Chips require a lot of electrical insulation in them--first on the surface of the chip itself where all the transistors are (to keep electrons from sloshing between transistors), and secondly on all the stacked-up layers of wires that connect those transistors (so electrons don't slosh around between wires). The first layer is always made of silicon dioxide, and many of the upper layers are, too. The upper layers are formed by chemical vapor deposition ("CVD"), which requires temperatures of 300 - 500 degrees C in a plasma at very low pressures, and is done by machines like this. But the first layer is formed by rapid thermal processing ("RTP"), which doesn't require the low pressures or plasma but uses temperatures up to 1200 degrees C. In fact, an RTP chamber like Applied Materialss RadiancePlus heats up at over 250 C per SECOND, keeping tolerances of +/- 3 C across the entire surface of a wafer as it goes. This is why its called rapid. This is also insanely energy-intensive, as you might imagine. (If you follow the link, look at the picture and realize that every one of those hundreds of bulbs is a 480-watt heat lamp.) (And keep in mind this is just one step in a process that takes hundreds of steps. Though it's one of the most energy-intensive steps, there are many others close on its heels.) Note also that those temperature tolerances are crucial--a little difference in temperature from one side of the wafer to another can cause warping (meaning goodbye wafer, that's 200 chips that aren't Pentiums anymore), and a larger difference in temperature can make the wafer shatter, not only destroying it but bringing production to a halt while you fix the machine.
But what if you could make insulation on a chip without thousands of watts of power? That's what University College London researchers are trying to do. The BBC reports that they are managing to grow oxide layers at room temperature, simply by shining extremely bright UV light through oxygen above the wafer.
How does this work?
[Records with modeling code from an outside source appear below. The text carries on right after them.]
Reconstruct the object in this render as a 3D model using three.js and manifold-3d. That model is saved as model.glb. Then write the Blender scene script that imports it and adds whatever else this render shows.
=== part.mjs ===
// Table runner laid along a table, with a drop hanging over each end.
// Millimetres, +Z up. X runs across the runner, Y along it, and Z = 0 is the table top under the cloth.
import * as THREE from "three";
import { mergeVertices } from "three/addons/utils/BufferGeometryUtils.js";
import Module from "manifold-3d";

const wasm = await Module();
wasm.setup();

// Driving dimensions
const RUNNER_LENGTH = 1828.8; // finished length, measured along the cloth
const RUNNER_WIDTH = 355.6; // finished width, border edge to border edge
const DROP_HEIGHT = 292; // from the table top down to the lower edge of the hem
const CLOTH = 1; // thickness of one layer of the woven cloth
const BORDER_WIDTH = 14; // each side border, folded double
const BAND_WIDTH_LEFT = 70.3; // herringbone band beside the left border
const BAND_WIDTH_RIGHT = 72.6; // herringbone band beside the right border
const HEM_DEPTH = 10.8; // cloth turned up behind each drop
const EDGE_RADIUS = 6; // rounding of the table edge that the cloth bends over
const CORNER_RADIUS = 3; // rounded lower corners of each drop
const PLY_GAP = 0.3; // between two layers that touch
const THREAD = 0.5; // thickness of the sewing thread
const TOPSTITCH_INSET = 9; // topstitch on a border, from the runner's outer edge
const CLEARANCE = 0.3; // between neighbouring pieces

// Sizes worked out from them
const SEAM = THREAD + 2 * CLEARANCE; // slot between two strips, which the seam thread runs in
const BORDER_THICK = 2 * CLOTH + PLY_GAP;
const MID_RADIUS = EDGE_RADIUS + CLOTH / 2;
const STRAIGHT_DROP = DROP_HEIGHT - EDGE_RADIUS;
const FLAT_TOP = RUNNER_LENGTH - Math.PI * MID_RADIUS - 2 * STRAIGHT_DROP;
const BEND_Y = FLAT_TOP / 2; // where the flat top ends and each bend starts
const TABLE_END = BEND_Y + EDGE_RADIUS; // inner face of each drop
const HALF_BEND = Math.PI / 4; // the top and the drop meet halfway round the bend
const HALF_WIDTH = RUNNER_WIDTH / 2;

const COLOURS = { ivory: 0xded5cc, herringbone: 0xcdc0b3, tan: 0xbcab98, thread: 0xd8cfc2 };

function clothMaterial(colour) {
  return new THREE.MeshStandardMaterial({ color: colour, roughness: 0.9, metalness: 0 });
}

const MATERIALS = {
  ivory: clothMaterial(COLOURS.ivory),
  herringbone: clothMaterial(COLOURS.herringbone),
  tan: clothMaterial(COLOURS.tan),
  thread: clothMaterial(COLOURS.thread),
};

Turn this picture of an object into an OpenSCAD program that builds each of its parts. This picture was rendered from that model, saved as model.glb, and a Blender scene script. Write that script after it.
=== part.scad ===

Basically, if you took a bare silicon wafer and let it sit out in the air (or, better, a high-purity oxygen environment), the surface of the wafer would oxidize naturally, just like iron rusts. The problem is that takes too long. The extreme heat used in traditional RTP is a way of speeding up that chemical reaction so that it happens in seconds. But heat is not the only way of speeding up chemistry. Ions do it too. Shining super-bright UV light into oxygen energizes the oxygen molecules so much that they split up from their O2 pairs into single atoms that carry a charge--they become free radicals, which are far more chemically reactive than normal O2. (Incidentally, this is why health nuts are so big on reducing free radicals in the body--they make oxidation happen faster, which in our bodies means aging and damage accrue faster.) The UV light still requires some energy, but nowhere near as much as the heat lamps of RTP systems. Yahoo News quoted the university's electronic materials department chair Ian Boyd as saying the difference is roughly like "a sun lamp versus a pizza furnace".
So far the free-radical oxidation at room temperature is still slower than high-temperature oxidation--Boyd says it grows the oxide layer at a rate of about one angstrom per second. RTP also has the advantage that it fixes defects which naturally occur during oxidation. (Variations occur here and there--an impurity, or a bit of extra-fast or extra-slow oxidation; high temperatures don't exactly melt these defects, but they cause these defects to diffuse into surrounding areas so they aren't a problem.) There is also a significant history of this technique being tried before, unsuccessfully--the BBC quotes Douglas Paul of Cambridge as saying "These techniques cannot be used for electronics because the defect densities are far too high". However, Boyd says they are the first ones to use the farther UV spectrum (126 nanometer wavelength).
Boyd's process is still in early stages, but it shows great promise for reducing energy-intensity of chip manufacturing. If the UV process becomes as fast as RTP with a similarly low number of defects, then it will be a clear winner even for those that dont care at all about green issues, because it will never destroy wafers from warping or shattering, and the process will cost less. Perhaps it can be used in combination with existing methods, growing most of the oxide layer at low power and throwing in a little high-temperature annealing at the end for cleaning up defects. It looks like Applied Materials is already using the free radical technique to some extent in their "RadOx" tool, though I don't know any specifics.
Nice follow-on to your green computers article!
"...you'd be absolutely shocked how much energy is embodied in those tiny little chips." It would be great to get a rough embodied-to-operational energy ratio for this and other common goods, to see where it might make sense to particularly focus on using the old stuff longer...and to predict where such opportunities may arise, when and if energy prices rise.
I second Hassan's request for a embodied-to-operational energy ratio/life cycle analysis of a computer.
The best analysis I have seen is this article (.pdf) which states that the life cycle energy use of a computer is dominated by production (81%) as opposed to operation (19%). It also estimates that creating a PC and monitor takes 6,400 megajoules (MJ) which is the energy equivalent of 51 gallons of gasoline. The data for this study was a 2000 PC and CRT monitor, so the information might be outdated by now.
I would really like to know what the numbers would be for a PC and LCD monitor (or laptop) manufactured in 2006. If you have access to such information and can share it, I would be much obliged.
Ive been using Macintoshes for twenty years and only need to replace them about every six to eight years. Many people who buy cheap PCs replace them every couple years.